If that’s not the case, of course, then the patches are so confusing that I can’t actually tell otherwise. Which means that it still qualifies. Yes, I know it’s a buy-to-play game, but even Guild Wars managed to get this right.
6. Guild Wars 2
The sequel to Guild Wars, on the other hand…
On some level, I understand why Guild Wars 2 adopted a weird patch naming schematic; back when the game was doing updates every week with the depth of a birdbath it didn’t make sense to kick up a version update every time. That’s understandable. It was still a bad scheme, though, and now that the game has scaled back to slower and more substantial updates, it becomes really hard to keep track of what was added when. At least most of the names are fairly descriptive, though, so points for that.
7. Final Fantasy XIV
Aw, guys, come on. You learned your lesson about numbers, that’s great. We have numbers. We have separate patch titles, so we still get snazzy banners and all that, since it’s hard to make “patch 4.2” explode dramatically in a trailer. It should be quite clear, at a glance, what version the game is on, and in large part that’s correct.
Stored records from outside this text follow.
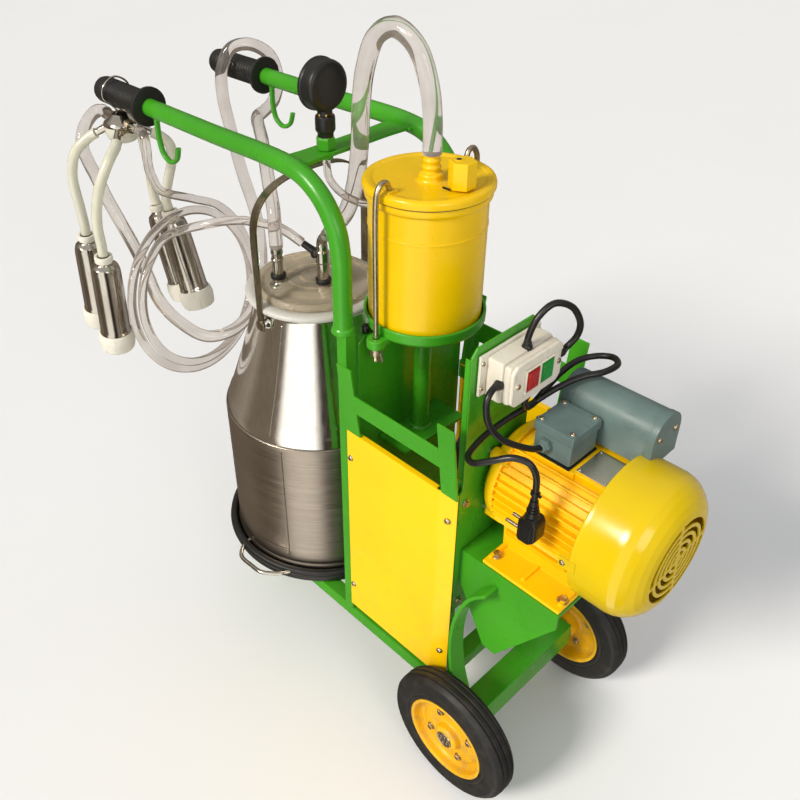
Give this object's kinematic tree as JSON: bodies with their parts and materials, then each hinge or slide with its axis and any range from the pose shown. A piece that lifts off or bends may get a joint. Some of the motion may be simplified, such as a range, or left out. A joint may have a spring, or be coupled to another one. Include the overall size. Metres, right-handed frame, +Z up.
{
  "type": "bucket milking machine",
  "caption": "Trolley-mounted bucket milking machine: motor and vacuum pump, vacuum tank, steel bucket, hoses, claw and teat cups on a wheeled frame.",
  "frame": {"origin": "middle of the footprint on the floor", "axes": "+X to the motor and wheels, -X to the handle grips, +Y along the axle to the far wheel, +Z up"},
  "size_m": [1.0243, 0.3959, 1.0049],
  "materials": {
    "frame_green": "gloss enamel",
    "panel_yellow": "gloss enamel",
    "tank_yellow": "gloss enamel",
    "rim_yellow": "satin enamel",
    "motor_yellow": "satin enamel",
    "box_grey": "satin moulded",
    "switch_cream": "satin moulded",
    "stop_red": "gloss moulded",
    "start_green": "gloss moulded",
    "black_rubber": "satin",
    "tyre": "satin with light dust",
    "liner_rubber": "soft satin",
    "clear_hose": "smooth, clouded",
    "lid_clear": "smooth, clouded",
    "bucket_steel": "polished cone, brushed wall",
    "zinc_steel": "zinc plated",
    "dark_iron": "dark enamel",
    "brass": "machined"
  },
  "bodies": {
    "frame": {"chassis_frame": "frame_green", "stand_leg": "frame_green", "handle_frame": "frame_green", "rear_wall": "frame_green", "front_wall": "frame_green", "motor_platform": "frame_green", "near_h_bracket": "frame_green", "far_h_bracket": "frame_green", "tank_support": "frame_green", "axle": "zinc_steel", "near_grip": "black_rubber", "near_side_panel": "panel_yellow", "far_grip": "black_rubber", "far_side_panel": "panel_yellow", "tank_body": "tank_yellow", "tank_lid": "tank_yellow", "vacuum_regulator": "tank_yellow", "bucket_tray": "black_rubber", "bucket_body": "bucket_steel", "bucket_gasket": "liner_rubber", "bucket_lid": "lid_clear", "milk_spout": "bucket_steel", "vacuum_tee": "bucket_steel", "milk_claw": "bucket_steel", "motor_stator": "motor_yellow", "drive_end_bell": "motor_yellow", "fan_cowl": "motor_yellow", "terminal_box": "box_grey", "capacitor_box": "box_grey", "vacuum_pump": "dark_iron", "switch_box": "switch_cream", "gauge_body": "dark_iron", "teat_cup_1": "bucket_steel", "cup_tube_1": "liner_rubber", "teat_cup_2": "bucket_steel", "cup_tube_2": "liner_rubber", "teat_cup_3": "bucket_steel", "cup_tube_3": "liner_rubber", "teat_cup_4": "bucket_steel", "cup_tube_4": "liner_rubber", "milk_hose": "clear_hose", "pulse_hose": "clear_hose", "vacuum_hose": "clear_hose", "gauge_hose": "clear_hose", "power_cable": "black_rubber", "power_plug": "black_rubber", "motor_cable": "black_rubber", "switch_cable": "black_rubber"},
    "near_wheel": {"near_wheel_rim": "rim_yellow", "near_tyre": "tyre"},
    "far_wheel": {"far_wheel_rim": "rim_yellow", "far_tyre": "tyre"},
    "drive_line": {"motor_rotor": "zinc_steel", "pump_rotor": "zinc_steel"},
    "stop_button": {"red_stop_button": "stop_red"},
    "start_button": {"green_start_button": "start_green"},
    "near_clamp": {"near_clamp_rod": "zinc_steel"},
    "far_clamp": {"far_clamp_rod": "zinc_steel"},
    "bail": {"bucket_bail": "bucket_steel"},
    "needle": {"gauge_needle": "stop_red"}
  },
  "joints": [
    {"name": "near_wheel_spin", "type": "hinge", "parent": "frame", "child": "near_wheel", "pos_m": [0.3262, -0.11, 0.1], "axis": [0, 1, 0], "continuous": true},
    {"name": "far_wheel_spin", "type": "hinge", "parent": "frame", "child": "far_wheel", "pos_m": [0.3262, 0.17, 0.1], "axis": [0, 1, 0], "continuous": true},
    {"name": "shaft_spin", "type": "hinge", "parent": "frame", "child": "drive_line", "pos_m": [0.3682, 0.03, 0.493], "axis": [1, 0, 0], "continuous": true},
    {"name": "stop_press", "type": "slide", "parent": "frame", "child": "stop_button", "axis": [-1, 0, 0], "range_m": [0, 0.003], "stiffness_N_per_m": 400},
    {"name": "start_press", "type": "slide", "parent": "frame", "child": "start_button", "axis": [-1, 0, 0], "range_m": [0, 0.003], "stiffness_N_per_m": 400},
    {"name": "near_clamp_swing", "type": "hinge", "parent": "frame", "child": "near_clamp", "pos_m": [0.1182, -0.058, 0.648], "axis": [0, 0, 1], "range_deg": [0, 100]},
    {"name": "far_clamp_swing", "type": "hinge", "parent": "frame", "child": "far_clamp", "pos_m": [0.1182, 0.118, 0.648], "axis": [0, 0, -1], "range_deg": [0, 100]},
    {"name": "bail_swing", "type": "hinge", "parent": "frame", "child": "bail", "pos_m": [-0.1028, 0.03, 0.578], "axis": [0, 1, 0], "range_deg": [-4, 20]},
    {"name": "needle_turn", "type": "hinge", "parent": "frame", "child": "needle", "pos_m": [-0.0188, -0.01, 0.925], "axis": [1, 0, 0], "range_deg": [0, 270], "stiffness_Nm_per_rad": 0.002}
  ]
}
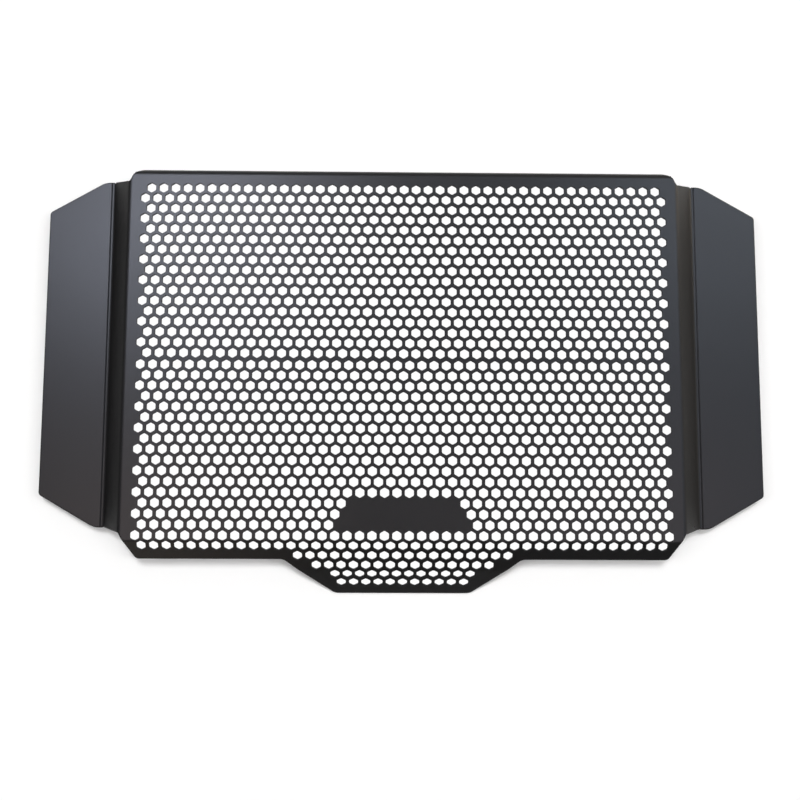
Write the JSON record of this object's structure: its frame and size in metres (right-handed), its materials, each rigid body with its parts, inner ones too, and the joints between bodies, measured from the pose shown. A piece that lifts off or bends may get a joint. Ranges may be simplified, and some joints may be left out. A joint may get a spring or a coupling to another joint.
{
  "type": "motorcycle radiator guard",
  "caption": "Perforated sheet guard for a motorcycle radiator: honeycomb panel with a plain plate, a folded lip and chin, a top flange and a stepped-back mounting wing on each side.",
  "frame": {"origin": "centre of the bounding box in X and Y, on the plane that the top flange's edge and the chin's edge rest on", "axes": "+X across the guard from wing to wing, +Y up the panel from the chin to the top flange, +Z out of the panel's front face; it lies face up"},
  "size_m": [0.416, 0.2454, 0.0198],
  "materials": {
    "powder_coated_steel": "satin"
  },
  "bodies": {
    "root": {"guard_sheet": "powder_coated_steel"}
  },
  "joints": []
}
But then we get into the nonsense of “patch 3.45” and I can’t help but get twitchy because you can add additional decimals. That’s, like, the whole point of these numbers. You can have your smaller intermediary patches be distinct from big patches. Labeling the small patch like that actually introduces a lack of clarity that doesn’t need to be there. It’s a little point of frustration, I suppose, but it frustrates me so much.
I have never understood, for the life of me, what version of Warframe is live at any given time. Even when writing about the game. I don’t understand the game’s patch structure at all. For all I know, it has never patched. You could tell me that it’s all still the same version and I would believe you.
Please don’t actually do that; it would be cruel and I have enough problems.
9. ARK: Survival Evolved
I don’t mean to pick on just ARK: Survival Evolved here because there are a lot of games that have the exact same problem. There are a lot of different versions of the game kicking around, and as a result it’s really hard to tell at a glance where each version is in relation to every other version of the game. It’s not just a matter of figuring out what patch is meant to be in sequence; it’s also a guessing game of whether this patch is for a specific version of the game/expansion/platform or whether it’s universal.
MJ also informs me that ARK likes to wind up with patches that have interminable decimals because the developers do not want to move on to the next version, so you wind up with patches such as .9975. So that gives it extra points off.
And no, you can’t tell me that this is a result of having separate versions on different platforms; The Division has separate versions and keeps itself up to date all around. If Ubisoft can manage to be on the ball with something, you can manage it. I mean you, specifically. The person reading this. You know it’s the truth.
10: Eternal Crusade
I’m sorry, but after yesterday’s whole half-baked explanation about the different types of patches and how one type of patch needs a different name than “patch,” this is a shoo-in.